An elementray symmetric polynomials with $n$ indeterminates $y_1,..y_n$ are: $$s_0=1,\ s_1=\sum_k y_k,\ s_2=\sum_{j<k} y_jy_k, \dots,\ s_n=y_1y_2\dots y_n$$ All symmetric polynomials contains these as building blocks, in the sense that it can be written as a polynomial $g(s_0,\dots,s_n)$ of these –  Berci Feb 8 '13 at 21:33

Let $K/L$ be a finite Galois extension of fields with $G$ its Galois group. Let $\alpha \in K$ and consider

$$f_\alpha(t)=\prod_{\sigma \in G}(x-\sigma(\alpha)),$$

notice that for any $\tau \in G$ we have that

$$\tau(f_\alpha(t))=\tau\left(\prod_{\sigma \in G}(x-\sigma(\alpha))\right)= \prod_{\sigma \in G}(x-\tau(\sigma(\alpha))=\prod_{\phi \in \tau G}(x-\phi(\alpha))=f_\alpha(t)$$

since $\tau G=G$. Hence $f_\alpha(t)$ is fixed by $G$ and so $f_\alpha(t) \in L[t]$ thereby $\min_L(\alpha,t) \mid f_\alpha(t)$. We can do a little better though.

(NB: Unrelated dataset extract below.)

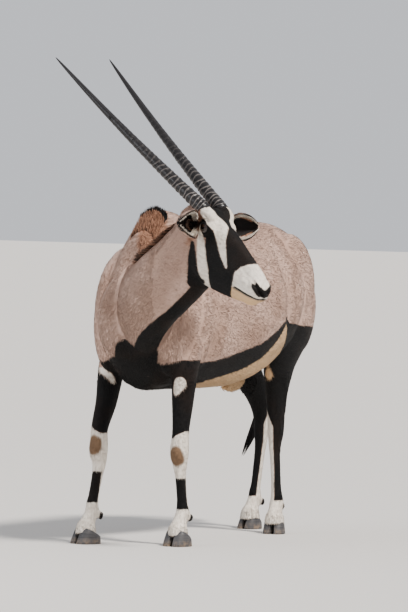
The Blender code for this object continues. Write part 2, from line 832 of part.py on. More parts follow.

In particular the set $\{\sigma(\alpha) : \sigma \in G\}$ contains precisely the roots of $\min_L(\alpha,t)$, since these are the conjugates of $\alpha$. Thereby $f_\alpha(t)$ has the same roots as an irreducible polynomial and so must be a power of the irreducible polynomial.

In your instance this gives us that $f_k(t)$ is a power of the minimum polynomial of $\alpha^k$ which has $\mathbb Z$-coefficients because it is an algebraic integer.